▶ **WHAT NEEDS TO BE DONE**: Within the records below, reproduce without change the lines from the line that has "The Blender code" through the line that has "LEAST_LENGTH = 1e-12", and only those.

▶ **RECORDS SHOWN**:
┏━━

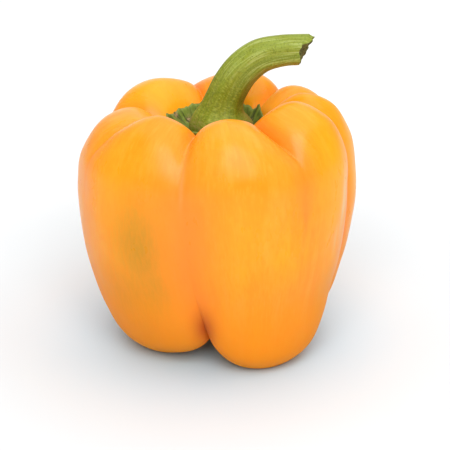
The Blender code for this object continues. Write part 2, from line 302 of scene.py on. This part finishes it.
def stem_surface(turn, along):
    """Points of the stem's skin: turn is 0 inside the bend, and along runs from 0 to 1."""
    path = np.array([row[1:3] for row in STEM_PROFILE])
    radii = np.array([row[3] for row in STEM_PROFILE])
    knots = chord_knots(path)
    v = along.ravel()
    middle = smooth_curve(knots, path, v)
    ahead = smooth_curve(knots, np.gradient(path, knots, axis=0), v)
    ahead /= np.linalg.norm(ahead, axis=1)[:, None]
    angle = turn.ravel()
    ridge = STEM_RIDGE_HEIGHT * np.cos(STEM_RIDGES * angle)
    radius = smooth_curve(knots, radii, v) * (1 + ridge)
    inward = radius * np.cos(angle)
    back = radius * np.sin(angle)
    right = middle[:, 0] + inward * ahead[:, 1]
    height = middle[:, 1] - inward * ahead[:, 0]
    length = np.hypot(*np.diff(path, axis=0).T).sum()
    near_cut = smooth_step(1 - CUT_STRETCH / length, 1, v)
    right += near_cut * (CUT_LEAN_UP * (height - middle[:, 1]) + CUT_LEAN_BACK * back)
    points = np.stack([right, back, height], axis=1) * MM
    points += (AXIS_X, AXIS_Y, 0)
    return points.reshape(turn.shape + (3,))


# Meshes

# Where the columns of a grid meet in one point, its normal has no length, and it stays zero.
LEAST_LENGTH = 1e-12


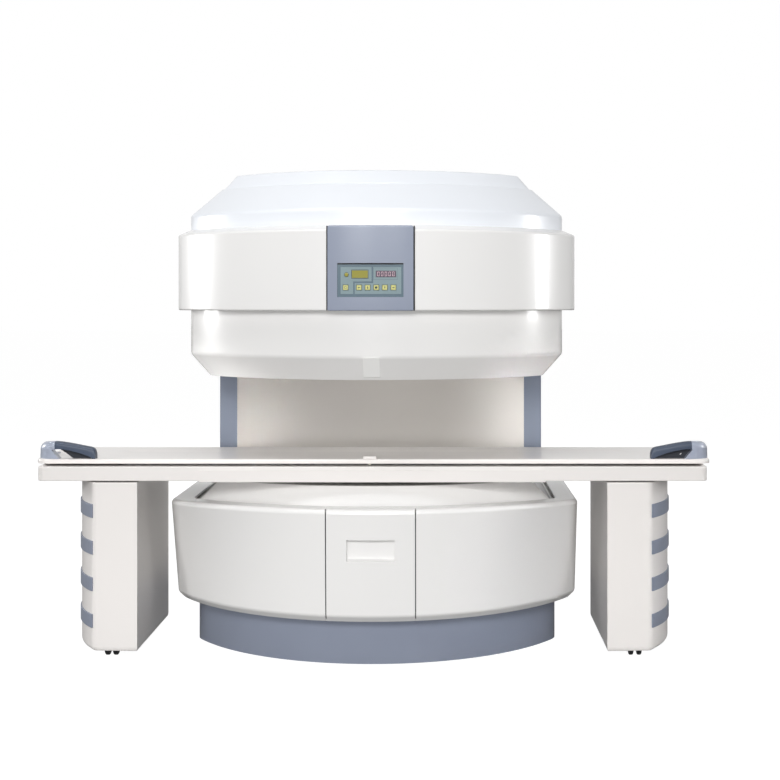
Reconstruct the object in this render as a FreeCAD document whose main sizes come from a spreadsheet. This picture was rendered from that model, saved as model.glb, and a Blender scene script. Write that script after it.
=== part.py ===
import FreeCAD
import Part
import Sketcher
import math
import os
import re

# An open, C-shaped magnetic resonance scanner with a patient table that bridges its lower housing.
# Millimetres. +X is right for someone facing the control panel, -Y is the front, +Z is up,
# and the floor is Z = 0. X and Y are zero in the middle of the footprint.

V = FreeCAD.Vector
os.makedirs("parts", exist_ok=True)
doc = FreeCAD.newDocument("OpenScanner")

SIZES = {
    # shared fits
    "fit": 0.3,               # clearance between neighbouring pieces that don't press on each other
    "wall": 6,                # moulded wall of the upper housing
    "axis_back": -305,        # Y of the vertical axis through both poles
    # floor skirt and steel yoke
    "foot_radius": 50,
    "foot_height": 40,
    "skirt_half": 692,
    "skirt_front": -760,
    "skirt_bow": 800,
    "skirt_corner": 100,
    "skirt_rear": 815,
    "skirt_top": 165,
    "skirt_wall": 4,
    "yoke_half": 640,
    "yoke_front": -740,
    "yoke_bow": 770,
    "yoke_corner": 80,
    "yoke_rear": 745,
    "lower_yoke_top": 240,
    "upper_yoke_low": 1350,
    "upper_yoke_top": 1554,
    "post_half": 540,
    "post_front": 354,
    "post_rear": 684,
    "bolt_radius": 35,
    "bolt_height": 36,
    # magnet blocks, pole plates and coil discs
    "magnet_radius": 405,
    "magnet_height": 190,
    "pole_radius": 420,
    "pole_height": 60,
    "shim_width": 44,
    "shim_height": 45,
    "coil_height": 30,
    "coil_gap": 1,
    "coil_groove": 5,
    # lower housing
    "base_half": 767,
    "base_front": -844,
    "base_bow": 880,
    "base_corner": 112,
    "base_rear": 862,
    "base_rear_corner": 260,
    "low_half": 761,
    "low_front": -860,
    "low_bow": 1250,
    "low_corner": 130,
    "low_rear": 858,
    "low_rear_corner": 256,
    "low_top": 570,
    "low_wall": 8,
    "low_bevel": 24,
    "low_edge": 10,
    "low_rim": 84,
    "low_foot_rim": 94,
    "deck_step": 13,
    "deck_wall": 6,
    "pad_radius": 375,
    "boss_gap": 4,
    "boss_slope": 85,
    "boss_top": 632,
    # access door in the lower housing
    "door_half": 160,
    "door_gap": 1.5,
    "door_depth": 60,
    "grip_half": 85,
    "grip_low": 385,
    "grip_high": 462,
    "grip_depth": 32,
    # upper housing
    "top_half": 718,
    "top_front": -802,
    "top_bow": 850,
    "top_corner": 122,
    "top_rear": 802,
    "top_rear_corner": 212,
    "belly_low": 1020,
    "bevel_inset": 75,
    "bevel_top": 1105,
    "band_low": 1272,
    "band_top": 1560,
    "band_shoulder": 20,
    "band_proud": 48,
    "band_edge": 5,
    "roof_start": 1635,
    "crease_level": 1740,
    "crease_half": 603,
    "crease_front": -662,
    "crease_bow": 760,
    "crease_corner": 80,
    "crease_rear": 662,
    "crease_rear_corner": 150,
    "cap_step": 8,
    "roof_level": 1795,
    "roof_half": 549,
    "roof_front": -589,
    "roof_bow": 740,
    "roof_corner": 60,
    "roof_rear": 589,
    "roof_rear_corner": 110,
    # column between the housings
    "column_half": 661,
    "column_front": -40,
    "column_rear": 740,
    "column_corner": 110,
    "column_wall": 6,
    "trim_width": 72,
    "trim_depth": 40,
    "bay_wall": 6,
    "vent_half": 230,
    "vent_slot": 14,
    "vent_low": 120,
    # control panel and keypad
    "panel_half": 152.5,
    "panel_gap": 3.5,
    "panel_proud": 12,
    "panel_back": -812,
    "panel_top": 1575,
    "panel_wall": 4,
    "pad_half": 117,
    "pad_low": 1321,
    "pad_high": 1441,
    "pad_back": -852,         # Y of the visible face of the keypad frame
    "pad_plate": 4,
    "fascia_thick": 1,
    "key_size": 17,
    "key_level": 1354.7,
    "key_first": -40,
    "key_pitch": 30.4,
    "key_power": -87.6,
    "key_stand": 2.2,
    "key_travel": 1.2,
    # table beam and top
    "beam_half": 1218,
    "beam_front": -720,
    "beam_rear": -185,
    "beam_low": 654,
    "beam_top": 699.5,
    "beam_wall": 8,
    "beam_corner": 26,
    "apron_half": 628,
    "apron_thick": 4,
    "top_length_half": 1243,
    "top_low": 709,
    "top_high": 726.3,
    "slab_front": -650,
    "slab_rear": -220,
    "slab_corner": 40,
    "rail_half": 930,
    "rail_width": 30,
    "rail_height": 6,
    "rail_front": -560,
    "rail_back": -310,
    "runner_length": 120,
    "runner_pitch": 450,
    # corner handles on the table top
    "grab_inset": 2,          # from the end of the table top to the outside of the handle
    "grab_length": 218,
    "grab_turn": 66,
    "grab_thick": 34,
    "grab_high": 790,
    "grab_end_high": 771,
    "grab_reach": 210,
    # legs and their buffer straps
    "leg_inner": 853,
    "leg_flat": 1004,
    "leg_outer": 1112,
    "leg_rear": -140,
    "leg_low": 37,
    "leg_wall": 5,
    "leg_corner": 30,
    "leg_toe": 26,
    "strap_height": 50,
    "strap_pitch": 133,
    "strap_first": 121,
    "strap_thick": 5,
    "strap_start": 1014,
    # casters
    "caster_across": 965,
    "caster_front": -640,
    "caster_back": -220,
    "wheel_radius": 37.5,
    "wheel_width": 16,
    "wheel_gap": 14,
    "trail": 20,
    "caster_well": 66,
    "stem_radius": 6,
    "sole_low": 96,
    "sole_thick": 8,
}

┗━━
┏━━

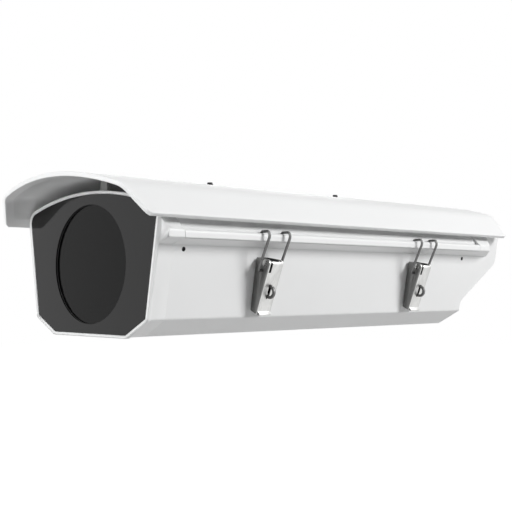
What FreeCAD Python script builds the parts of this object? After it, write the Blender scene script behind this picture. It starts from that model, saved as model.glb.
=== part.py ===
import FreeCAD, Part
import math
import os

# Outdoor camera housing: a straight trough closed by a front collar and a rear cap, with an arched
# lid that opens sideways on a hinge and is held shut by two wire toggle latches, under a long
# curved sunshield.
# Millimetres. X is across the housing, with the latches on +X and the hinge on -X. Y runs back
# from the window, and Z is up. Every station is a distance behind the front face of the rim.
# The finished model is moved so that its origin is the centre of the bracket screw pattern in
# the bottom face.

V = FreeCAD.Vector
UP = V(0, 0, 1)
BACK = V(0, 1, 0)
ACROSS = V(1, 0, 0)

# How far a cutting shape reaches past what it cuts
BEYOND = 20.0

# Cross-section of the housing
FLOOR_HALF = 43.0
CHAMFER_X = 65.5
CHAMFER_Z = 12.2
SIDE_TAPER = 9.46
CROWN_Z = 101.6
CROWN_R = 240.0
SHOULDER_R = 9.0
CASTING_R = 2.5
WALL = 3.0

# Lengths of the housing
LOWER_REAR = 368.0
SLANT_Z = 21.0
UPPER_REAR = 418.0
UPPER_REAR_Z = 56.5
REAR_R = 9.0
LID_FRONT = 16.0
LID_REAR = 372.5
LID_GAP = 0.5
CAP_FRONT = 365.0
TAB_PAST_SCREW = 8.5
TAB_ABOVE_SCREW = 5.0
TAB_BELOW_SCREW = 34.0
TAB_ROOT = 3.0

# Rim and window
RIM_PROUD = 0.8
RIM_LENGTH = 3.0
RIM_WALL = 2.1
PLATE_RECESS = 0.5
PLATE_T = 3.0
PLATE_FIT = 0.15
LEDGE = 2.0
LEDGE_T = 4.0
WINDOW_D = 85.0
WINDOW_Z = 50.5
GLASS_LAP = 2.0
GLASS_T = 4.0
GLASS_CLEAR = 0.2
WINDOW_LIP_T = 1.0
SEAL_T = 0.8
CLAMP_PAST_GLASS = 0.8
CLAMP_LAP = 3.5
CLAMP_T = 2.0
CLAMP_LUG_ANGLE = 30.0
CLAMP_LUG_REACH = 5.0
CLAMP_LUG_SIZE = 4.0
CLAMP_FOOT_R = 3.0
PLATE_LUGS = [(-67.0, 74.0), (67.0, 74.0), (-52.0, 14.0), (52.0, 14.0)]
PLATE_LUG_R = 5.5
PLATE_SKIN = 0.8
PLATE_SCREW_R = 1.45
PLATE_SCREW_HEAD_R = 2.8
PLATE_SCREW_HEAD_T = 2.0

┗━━
┏━━

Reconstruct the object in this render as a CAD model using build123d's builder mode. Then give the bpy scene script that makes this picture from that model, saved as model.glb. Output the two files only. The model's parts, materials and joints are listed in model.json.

┗━━

▶ **TASK ANSWER**:
The Blender code for this object continues. Write part 2, from line 302 of scene.py on. This part finishes it.
def stem_surface(turn, along):
    """Points of the stem's skin: turn is 0 inside the bend, and along runs from 0 to 1."""
    path = np.array([row[1:3] for row in STEM_PROFILE])
    radii = np.array([row[3] for row in STEM_PROFILE])
    knots = chord_knots(path)
    v = along.ravel()
    middle = smooth_curve(knots, path, v)
    ahead = smooth_curve(knots, np.gradient(path, knots, axis=0), v)
    ahead /= np.linalg.norm(ahead, axis=1)[:, None]
    angle = turn.ravel()
    ridge = STEM_RIDGE_HEIGHT * np.cos(STEM_RIDGES * angle)
    radius = smooth_curve(knots, radii, v) * (1 + ridge)
    inward = radius * np.cos(angle)
    back = radius * np.sin(angle)
    right = middle[:, 0] + inward * ahead[:, 1]
    height = middle[:, 1] - inward * ahead[:, 0]
    length = np.hypot(*np.diff(path, axis=0).T).sum()
    near_cut = smooth_step(1 - CUT_STRETCH / length, 1, v)
    right += near_cut * (CUT_LEAN_UP * (height - middle[:, 1]) + CUT_LEAN_BACK * back)
    points = np.stack([right, back, height], axis=1) * MM
    points += (AXIS_X, AXIS_Y, 0)
    return points.reshape(turn.shape + (3,))


# Meshes

# Where the columns of a grid meet in one point, its normal has no length, and it stays zero.
LEAST_LENGTH = 1e-12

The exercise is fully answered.